With any luck, Frank can score the corporate jet from his firm, Bracewell & Giuliani (yep, that Giuliani), and after a quick hop, and a hundred or so gallons of jet fuel, we’ll return to ground zero for the West’s “growing energy needs” – the Las Vegas strip. It’s only fitting that the date begins here, the likely terminus of the Desert Rock transmission line and the probably beneficiary of degraded Four Corners air quality. After I buy him that first drink (I understand Frank prefers mineral water), Maisano can tell me why Durango, Northwest New Mexico and the Navajo Nation should be the ones eating Sin City’s smog. Over a second glass of bubbly, he could go on to explain how it is actually possible for a 4-mile-long strip to consume enough energy to power a city of 350,000.

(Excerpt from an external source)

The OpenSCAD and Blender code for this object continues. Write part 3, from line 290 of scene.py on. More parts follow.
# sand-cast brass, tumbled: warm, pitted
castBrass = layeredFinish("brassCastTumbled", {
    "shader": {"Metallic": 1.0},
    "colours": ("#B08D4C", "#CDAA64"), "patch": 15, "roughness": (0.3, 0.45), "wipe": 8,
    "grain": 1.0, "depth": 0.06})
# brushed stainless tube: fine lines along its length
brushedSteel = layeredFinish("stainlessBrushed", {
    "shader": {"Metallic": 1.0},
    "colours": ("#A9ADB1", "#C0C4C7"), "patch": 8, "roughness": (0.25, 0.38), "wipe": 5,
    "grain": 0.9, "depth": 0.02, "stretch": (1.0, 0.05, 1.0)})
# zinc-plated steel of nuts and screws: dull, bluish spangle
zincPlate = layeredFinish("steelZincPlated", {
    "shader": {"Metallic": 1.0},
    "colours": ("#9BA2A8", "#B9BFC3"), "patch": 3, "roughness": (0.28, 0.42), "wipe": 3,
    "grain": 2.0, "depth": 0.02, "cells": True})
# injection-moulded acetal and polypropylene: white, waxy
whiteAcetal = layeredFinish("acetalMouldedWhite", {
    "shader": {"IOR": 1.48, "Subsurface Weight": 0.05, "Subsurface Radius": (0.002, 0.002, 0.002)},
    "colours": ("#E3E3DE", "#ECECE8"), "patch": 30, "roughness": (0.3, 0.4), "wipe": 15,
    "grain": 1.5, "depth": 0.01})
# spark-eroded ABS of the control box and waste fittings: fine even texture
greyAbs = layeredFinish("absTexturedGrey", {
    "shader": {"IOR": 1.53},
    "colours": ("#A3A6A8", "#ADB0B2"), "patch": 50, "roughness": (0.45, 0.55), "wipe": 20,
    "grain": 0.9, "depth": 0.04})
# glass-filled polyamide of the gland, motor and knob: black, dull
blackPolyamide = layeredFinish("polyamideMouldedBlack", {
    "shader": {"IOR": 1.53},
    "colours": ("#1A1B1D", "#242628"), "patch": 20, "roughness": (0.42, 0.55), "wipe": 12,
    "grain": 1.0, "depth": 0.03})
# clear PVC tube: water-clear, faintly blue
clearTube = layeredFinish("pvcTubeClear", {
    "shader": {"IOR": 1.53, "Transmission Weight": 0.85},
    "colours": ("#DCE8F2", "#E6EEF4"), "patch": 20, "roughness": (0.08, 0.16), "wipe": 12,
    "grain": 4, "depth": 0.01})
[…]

A couple tequila martinis for me, a Pelligrino or two for Frank, and we’ll muster up some courage and enter the belly of the beast. There in the land of climate control – the casino – the thermostat magically hovers at 58 degrees despite blistering triple-digit temperatures outside. For old time’s sake, Frank and I will take a spin on the roulette wheel (hopefully recouping our jet fuel costs). Drunk on European bubbles and Mexican fire water, we’ll embrace the new normal and sneak a ceremonial compact fluorescent bulb into the lobby at Caesar’s Palace.

After dodging Caesar’s legion of casino cops, we’ll bid Lost Wages adieu, fire up the Leer, blast off from McCarran International and touch down mere minutes later at Four Corners Regional in Farmington. Frank and I – now the fastest of friends – will stumble out of the private jet and onto the edge of the Navajo Nation just a couple breaths away from the Four Corners Power Plant and the San Juan Generating Station. Having caught the late bird, we’ll arrive at an opportune moment – just as dawn hits and the power plants conclude an evening of opening the stacks and flooding the entire San Juan Basin with the dark, dirty stuff.

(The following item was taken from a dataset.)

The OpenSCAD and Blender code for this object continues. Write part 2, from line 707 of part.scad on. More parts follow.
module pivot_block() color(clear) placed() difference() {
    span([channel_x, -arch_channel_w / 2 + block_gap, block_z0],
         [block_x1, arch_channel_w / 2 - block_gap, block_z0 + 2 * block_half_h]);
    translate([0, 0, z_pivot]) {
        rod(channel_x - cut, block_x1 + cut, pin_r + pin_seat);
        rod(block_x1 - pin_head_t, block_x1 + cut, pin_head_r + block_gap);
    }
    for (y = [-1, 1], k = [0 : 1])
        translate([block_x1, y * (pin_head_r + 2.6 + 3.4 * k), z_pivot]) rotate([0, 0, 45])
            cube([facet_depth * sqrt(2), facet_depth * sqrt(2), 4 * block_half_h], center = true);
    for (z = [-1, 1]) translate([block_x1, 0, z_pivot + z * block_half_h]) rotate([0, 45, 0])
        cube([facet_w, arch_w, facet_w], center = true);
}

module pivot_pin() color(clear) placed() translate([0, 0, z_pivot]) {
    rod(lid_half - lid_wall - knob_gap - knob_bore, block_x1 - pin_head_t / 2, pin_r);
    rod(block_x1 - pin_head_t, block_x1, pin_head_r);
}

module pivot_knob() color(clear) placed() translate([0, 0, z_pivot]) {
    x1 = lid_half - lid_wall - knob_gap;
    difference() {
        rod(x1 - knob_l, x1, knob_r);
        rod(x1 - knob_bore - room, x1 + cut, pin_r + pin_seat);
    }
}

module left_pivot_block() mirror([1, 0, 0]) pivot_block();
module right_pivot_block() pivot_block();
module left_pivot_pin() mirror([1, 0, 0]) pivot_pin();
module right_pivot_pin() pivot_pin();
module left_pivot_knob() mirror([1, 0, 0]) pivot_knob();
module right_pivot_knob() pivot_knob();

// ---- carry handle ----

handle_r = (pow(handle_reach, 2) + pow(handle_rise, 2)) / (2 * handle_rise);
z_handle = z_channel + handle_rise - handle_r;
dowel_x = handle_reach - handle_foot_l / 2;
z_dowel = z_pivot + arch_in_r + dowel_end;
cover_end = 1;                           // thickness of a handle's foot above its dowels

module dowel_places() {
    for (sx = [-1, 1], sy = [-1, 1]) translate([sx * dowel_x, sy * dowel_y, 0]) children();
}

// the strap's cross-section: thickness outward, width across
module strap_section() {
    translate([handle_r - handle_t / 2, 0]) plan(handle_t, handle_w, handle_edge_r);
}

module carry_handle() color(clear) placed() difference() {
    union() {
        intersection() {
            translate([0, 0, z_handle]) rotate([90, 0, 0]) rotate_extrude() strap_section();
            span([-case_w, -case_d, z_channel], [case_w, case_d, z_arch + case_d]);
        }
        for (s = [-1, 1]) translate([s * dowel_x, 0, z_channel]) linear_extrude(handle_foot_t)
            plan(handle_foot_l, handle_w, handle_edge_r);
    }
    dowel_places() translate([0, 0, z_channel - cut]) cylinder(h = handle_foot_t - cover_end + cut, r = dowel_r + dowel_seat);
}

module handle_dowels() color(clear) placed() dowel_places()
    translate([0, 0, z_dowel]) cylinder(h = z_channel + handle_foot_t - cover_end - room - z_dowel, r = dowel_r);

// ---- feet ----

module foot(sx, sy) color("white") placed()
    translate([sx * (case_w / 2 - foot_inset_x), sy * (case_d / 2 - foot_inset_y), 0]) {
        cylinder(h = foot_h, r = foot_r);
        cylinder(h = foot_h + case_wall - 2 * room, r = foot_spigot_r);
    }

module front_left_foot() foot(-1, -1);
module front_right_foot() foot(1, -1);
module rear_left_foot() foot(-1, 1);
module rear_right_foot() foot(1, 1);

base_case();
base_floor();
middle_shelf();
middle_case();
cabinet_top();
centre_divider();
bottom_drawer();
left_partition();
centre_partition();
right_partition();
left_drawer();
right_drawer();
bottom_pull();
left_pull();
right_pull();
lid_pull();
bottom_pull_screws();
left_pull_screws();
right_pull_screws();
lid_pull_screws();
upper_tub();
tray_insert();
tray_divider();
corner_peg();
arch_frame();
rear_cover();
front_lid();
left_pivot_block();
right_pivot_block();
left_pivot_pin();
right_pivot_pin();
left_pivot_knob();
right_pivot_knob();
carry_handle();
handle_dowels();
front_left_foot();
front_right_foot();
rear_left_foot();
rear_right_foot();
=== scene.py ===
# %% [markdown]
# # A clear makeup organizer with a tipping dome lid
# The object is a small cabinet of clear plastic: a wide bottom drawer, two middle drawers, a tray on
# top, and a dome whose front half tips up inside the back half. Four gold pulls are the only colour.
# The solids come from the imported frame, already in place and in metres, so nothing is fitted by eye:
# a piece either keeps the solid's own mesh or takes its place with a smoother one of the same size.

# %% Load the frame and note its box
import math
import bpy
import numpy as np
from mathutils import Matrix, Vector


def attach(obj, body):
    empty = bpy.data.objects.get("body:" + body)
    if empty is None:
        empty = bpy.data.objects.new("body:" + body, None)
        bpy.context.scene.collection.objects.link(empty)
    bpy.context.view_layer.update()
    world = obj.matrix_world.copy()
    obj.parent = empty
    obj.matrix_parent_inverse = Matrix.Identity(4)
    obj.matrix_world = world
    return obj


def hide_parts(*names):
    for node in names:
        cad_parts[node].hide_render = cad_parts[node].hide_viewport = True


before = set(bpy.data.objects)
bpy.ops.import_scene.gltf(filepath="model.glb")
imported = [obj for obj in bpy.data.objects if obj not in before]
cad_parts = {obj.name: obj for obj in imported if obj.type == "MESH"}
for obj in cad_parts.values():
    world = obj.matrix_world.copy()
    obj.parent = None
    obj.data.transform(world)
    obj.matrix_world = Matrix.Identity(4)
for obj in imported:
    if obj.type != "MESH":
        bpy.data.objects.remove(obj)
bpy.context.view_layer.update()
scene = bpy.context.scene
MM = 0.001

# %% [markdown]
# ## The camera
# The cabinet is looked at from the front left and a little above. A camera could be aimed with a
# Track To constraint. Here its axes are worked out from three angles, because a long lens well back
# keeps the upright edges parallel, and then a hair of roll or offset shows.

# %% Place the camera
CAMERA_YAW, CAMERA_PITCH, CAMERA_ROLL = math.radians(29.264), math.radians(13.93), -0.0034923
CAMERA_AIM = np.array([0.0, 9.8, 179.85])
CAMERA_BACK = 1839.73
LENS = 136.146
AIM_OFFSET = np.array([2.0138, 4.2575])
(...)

Frank might cough or mention a little scratch in his throat, and I’ll happily buy another round – an RC Cola for Frank (sorry we’re no longer in Vegas, baby) and a Tecate tallboy for me. And after a light breakfast of flatbread, green chile and pintos, we’ll score a reservation rental car and putter out to Lake Morgan, the cooling pond for the Four Corners Power Plant.

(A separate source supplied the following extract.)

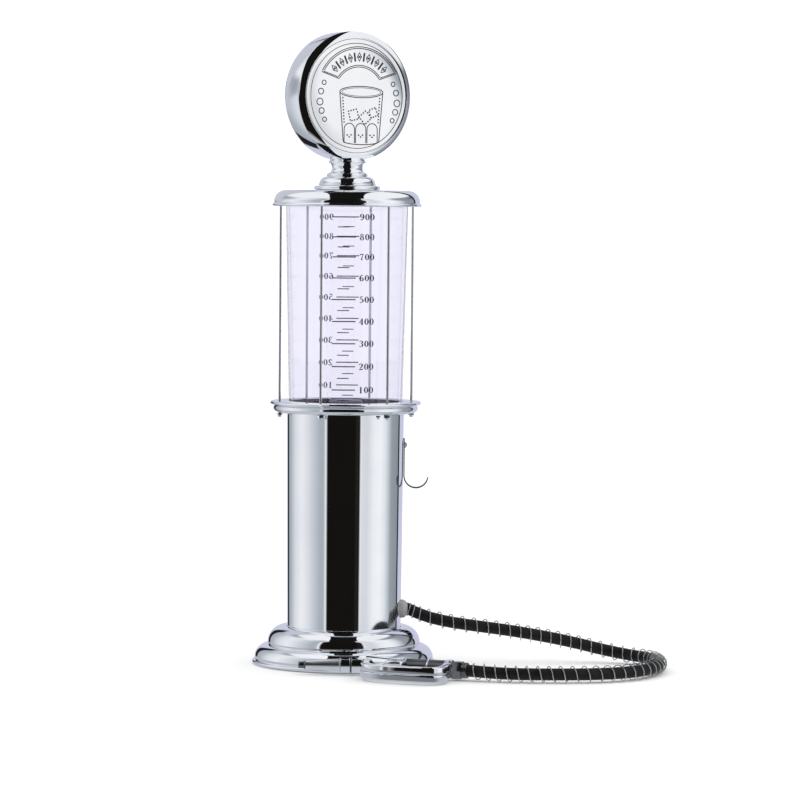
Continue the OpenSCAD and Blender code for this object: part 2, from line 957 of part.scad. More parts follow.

There at Lake Maui – aptly named for its abundant sunshine and consistent winds (hint, hint) – Frank can take a load off and enjoy some Four Corners beach time. Resting amongst the agave and purple sage and staring through the plant’s swirling, yellow plumes, Frank might just have his desert awakening (“Are you sure that was an RC Cola?”). There, head buzzing on Lake Morgan’s fabled mud flats, he’ll look out over the Navajo Nation and some of the richest solar and wind resources on the planet. And just like the chime of Giuliani’s buzzer back in D.C., the thunderbolt will strike – Desert Rock, the Navajo, the Four Corners and even Las Vegas would be better served by a solar/wind/geothermal/algae farm (take your pick) than yet another coal-fired power plant.

“You know what, I think I’ll buy the next round,” Frank might say. I’ll slip him another RC for the road as he climbs into a rented Prius and drives back to that East Coast board room loaded with new ideas and a clean conscience.